** DIRECTIONS **
Pick out each line with the word "down" from the material that follows.

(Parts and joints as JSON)
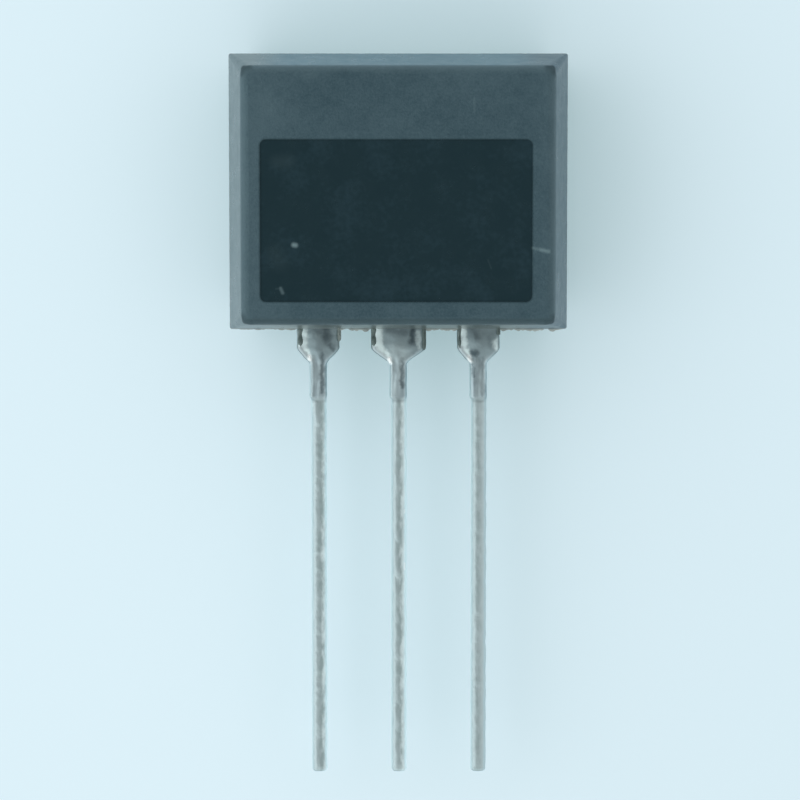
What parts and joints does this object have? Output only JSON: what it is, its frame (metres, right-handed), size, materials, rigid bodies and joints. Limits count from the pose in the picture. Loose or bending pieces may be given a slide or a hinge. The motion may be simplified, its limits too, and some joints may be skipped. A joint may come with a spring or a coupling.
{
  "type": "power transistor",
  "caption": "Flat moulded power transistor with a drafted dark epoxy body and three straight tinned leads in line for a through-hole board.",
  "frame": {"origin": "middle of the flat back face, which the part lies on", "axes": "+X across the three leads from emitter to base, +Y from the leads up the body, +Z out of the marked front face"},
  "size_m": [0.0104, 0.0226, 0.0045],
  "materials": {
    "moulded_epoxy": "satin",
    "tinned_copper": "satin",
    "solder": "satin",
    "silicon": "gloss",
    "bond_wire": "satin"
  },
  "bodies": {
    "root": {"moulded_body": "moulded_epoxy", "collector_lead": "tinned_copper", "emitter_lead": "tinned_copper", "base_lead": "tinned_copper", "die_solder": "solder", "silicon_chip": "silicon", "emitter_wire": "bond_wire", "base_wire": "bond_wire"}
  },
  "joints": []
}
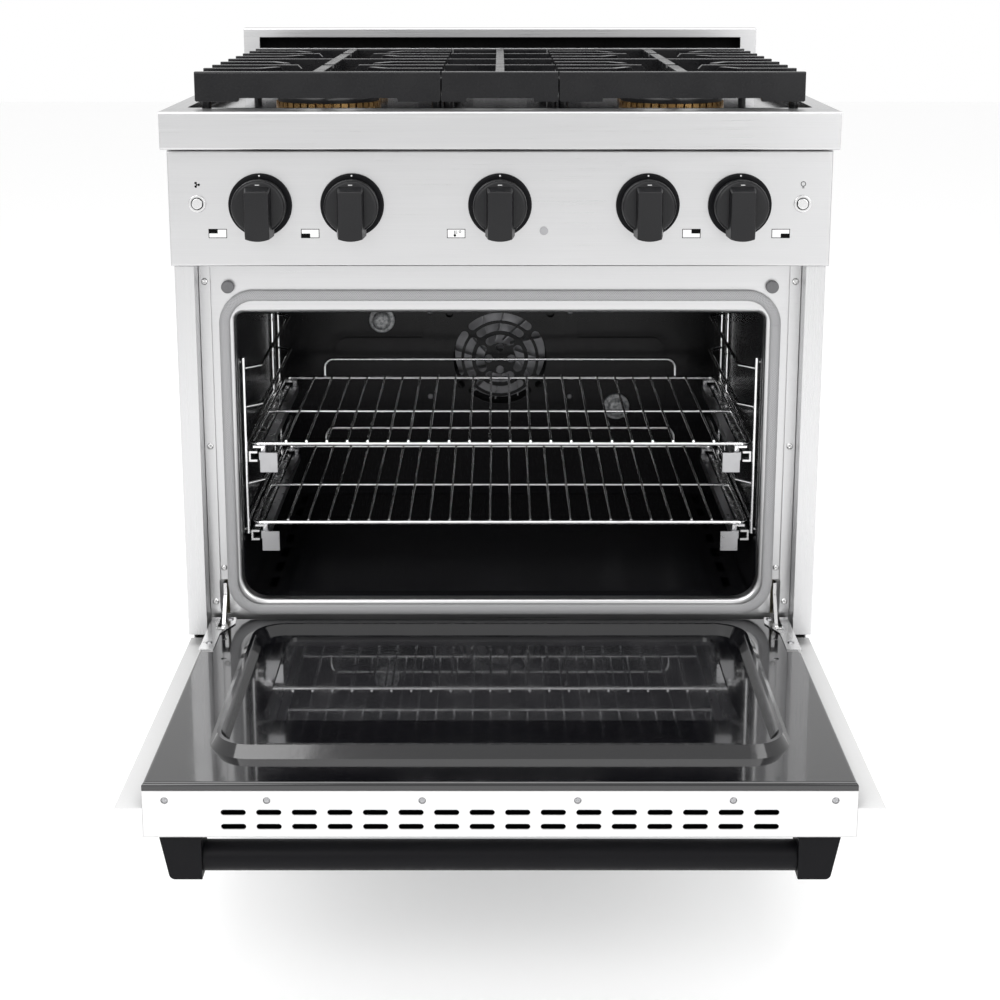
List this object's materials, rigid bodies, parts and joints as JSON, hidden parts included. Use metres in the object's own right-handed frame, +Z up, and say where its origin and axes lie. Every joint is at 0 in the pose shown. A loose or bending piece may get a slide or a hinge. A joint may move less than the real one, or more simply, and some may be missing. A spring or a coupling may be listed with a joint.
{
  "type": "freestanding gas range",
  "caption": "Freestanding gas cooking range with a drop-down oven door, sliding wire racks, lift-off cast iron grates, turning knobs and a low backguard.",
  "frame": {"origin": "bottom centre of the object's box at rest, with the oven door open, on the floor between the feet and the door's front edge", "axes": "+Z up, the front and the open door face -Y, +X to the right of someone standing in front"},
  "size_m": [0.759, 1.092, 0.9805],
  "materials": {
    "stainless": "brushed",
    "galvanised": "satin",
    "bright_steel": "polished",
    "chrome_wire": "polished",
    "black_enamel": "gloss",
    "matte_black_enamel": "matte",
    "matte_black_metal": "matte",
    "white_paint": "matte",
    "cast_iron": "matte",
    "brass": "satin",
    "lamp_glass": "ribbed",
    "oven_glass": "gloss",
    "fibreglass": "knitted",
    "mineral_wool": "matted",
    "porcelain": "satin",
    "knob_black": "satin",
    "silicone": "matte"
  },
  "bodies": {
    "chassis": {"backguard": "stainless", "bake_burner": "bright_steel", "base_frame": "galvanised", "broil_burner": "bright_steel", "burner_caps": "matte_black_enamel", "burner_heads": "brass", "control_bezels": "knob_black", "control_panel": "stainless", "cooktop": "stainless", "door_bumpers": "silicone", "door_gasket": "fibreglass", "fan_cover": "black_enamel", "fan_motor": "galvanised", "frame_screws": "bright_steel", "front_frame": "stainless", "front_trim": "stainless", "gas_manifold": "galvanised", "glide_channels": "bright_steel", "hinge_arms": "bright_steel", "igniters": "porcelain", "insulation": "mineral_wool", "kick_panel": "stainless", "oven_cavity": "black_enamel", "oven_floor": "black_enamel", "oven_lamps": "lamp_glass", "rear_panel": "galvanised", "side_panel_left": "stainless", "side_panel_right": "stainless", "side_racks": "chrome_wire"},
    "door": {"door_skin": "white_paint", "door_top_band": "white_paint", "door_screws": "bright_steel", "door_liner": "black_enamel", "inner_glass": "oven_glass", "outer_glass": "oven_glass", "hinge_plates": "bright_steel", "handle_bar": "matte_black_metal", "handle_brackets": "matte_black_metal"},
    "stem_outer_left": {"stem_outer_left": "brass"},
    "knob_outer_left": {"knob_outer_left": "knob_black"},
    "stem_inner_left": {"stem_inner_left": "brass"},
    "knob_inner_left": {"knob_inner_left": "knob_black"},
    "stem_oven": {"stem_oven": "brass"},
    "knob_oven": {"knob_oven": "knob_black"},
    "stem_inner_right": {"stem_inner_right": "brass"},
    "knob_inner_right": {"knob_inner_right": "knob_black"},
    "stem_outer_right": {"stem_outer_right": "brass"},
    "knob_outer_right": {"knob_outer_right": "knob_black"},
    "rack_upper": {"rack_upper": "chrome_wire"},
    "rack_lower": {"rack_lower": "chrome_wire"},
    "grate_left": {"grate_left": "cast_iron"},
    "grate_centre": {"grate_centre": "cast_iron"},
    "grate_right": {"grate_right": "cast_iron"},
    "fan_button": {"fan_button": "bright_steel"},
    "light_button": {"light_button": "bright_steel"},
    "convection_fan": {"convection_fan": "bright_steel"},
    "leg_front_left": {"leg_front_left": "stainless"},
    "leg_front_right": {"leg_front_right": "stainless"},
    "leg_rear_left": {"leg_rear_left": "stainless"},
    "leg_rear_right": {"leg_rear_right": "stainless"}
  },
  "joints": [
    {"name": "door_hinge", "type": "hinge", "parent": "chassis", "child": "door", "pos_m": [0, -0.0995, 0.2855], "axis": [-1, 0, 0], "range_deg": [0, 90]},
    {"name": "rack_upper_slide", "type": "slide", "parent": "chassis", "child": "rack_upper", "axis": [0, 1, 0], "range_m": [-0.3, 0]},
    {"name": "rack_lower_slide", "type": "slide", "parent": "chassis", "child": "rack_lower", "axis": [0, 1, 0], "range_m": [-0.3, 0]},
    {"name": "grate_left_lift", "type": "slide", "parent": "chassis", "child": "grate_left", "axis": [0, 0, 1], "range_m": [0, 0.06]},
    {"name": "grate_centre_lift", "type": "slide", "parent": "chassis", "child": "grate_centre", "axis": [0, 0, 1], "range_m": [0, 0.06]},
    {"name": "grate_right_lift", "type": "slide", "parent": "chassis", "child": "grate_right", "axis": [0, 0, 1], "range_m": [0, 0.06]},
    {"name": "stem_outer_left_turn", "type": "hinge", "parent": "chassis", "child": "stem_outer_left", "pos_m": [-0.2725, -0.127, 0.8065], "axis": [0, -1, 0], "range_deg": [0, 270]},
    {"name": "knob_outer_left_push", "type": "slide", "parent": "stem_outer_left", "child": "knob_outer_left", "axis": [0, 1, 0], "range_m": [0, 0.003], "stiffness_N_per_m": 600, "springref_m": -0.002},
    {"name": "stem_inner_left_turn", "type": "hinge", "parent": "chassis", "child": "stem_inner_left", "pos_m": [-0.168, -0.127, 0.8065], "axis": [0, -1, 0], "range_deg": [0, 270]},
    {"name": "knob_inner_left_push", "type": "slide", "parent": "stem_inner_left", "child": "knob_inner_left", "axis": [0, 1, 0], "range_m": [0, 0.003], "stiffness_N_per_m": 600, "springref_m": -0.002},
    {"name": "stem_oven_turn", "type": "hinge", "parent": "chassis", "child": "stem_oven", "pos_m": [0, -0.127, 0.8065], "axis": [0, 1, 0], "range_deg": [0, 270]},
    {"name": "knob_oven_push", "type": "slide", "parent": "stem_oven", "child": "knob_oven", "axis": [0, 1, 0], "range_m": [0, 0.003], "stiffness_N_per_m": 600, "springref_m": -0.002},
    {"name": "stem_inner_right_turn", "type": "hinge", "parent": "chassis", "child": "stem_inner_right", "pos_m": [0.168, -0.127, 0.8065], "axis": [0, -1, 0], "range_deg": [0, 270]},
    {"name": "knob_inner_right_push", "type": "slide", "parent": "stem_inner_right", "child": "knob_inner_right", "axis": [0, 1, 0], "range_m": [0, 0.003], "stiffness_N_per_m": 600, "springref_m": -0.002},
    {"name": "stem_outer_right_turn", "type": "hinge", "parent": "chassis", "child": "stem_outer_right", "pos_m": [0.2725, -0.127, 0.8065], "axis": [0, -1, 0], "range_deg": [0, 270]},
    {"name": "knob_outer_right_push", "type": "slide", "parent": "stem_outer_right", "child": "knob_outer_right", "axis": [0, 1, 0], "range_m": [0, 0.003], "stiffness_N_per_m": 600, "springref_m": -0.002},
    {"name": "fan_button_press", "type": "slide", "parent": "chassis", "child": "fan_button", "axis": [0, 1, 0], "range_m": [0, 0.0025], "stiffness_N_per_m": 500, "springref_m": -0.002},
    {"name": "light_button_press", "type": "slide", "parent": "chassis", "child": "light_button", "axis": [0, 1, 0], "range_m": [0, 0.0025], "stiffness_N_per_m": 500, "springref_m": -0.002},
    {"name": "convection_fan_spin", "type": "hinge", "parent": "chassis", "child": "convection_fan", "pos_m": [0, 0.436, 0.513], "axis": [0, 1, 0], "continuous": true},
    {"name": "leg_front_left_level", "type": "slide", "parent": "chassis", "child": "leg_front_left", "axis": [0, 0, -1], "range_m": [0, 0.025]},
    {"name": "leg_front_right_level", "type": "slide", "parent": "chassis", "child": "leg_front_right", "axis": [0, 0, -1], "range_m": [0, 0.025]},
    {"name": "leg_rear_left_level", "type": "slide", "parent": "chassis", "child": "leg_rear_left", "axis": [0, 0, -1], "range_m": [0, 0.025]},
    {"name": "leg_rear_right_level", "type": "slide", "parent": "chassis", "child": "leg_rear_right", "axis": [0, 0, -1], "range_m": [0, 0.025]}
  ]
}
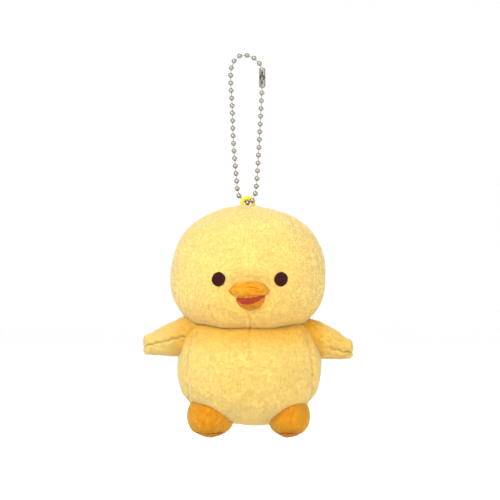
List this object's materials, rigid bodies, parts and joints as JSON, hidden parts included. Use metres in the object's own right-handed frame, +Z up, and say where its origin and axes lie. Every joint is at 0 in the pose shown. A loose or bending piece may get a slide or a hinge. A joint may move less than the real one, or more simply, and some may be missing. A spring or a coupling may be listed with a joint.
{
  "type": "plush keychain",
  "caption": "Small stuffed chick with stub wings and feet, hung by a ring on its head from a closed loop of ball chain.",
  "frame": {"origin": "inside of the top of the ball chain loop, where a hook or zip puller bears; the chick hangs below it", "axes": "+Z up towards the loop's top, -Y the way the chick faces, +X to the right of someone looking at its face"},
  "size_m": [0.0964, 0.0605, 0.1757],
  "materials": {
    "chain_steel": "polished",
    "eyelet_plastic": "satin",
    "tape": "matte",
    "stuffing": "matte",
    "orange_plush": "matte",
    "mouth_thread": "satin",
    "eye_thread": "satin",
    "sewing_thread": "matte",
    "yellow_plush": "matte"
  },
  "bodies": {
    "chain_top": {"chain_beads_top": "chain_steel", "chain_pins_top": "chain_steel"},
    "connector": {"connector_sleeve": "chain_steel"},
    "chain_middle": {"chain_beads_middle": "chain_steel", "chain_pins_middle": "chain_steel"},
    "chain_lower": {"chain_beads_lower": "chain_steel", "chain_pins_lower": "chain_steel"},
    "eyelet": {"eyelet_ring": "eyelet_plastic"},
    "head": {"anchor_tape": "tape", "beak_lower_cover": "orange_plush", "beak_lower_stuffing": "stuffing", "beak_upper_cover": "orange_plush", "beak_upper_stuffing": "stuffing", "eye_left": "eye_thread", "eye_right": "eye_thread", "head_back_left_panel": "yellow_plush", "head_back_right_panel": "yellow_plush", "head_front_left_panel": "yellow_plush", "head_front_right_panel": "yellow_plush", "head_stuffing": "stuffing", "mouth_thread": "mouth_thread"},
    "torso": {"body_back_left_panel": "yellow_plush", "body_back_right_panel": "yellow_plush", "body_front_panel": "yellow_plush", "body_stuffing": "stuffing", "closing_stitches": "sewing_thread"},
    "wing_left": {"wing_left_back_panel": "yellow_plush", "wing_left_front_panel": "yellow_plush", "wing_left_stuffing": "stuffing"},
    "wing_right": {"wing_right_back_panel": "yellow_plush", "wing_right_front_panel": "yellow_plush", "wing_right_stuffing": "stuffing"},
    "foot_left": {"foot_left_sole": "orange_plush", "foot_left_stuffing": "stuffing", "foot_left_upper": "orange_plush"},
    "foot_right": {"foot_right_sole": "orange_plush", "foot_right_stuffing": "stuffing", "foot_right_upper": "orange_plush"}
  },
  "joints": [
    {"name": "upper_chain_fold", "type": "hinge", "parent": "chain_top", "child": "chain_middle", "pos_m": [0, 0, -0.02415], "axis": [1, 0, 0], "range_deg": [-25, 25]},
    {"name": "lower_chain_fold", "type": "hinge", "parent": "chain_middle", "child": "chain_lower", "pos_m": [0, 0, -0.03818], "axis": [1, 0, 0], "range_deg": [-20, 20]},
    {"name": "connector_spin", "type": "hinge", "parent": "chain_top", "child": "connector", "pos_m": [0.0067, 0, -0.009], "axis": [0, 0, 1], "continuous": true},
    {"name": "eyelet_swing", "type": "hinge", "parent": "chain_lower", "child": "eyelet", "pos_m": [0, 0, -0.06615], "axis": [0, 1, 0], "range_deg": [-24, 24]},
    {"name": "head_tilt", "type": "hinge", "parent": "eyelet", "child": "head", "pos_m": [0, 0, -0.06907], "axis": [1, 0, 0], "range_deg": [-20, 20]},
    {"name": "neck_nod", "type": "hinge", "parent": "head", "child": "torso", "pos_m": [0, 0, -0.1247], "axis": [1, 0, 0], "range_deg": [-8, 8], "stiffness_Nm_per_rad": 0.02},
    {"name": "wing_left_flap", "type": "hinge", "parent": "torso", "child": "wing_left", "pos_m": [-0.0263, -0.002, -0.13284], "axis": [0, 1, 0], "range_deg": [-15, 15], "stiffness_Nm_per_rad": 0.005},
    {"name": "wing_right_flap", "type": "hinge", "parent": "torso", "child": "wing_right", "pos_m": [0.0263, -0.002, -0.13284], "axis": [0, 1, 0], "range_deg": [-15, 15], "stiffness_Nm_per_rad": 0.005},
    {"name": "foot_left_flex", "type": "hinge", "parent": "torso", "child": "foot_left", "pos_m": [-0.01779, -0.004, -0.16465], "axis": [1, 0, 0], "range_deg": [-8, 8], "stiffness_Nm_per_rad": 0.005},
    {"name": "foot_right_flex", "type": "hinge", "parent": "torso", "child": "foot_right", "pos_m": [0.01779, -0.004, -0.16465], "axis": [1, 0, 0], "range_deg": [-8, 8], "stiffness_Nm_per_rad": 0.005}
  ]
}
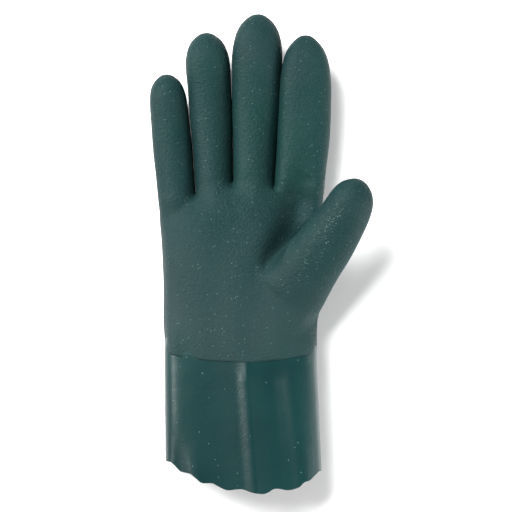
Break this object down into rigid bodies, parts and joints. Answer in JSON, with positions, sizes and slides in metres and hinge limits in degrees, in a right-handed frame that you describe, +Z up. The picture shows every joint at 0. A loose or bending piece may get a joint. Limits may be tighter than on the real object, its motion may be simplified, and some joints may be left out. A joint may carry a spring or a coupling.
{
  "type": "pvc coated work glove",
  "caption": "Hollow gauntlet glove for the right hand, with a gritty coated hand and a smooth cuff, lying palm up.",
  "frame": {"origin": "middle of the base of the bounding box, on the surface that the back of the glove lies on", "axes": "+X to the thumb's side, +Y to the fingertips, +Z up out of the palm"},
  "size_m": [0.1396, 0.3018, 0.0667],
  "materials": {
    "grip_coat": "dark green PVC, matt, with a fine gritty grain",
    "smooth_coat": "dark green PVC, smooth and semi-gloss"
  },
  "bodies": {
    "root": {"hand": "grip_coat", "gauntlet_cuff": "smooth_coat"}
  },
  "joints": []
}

** SOLUTION TO THIS EXERCISE **
  "caption": "Freestanding gas cooking range with a drop-down oven door, sliding wire racks, lift-off cast iron grates, turning knobs and a low backguard.",
Break this object down into rigid bodies, parts and joints. Answer in JSON, with positions, sizes and slides in metres and hinge limits in degrees, in a right-handed frame that you describe, +Z up. The picture shows every joint at 0. A loose or bending piece may get a joint. Limits may be tighter than on the real object, its motion may be simplified, and some joints may be left out. A joint may carry a spring or a coupling.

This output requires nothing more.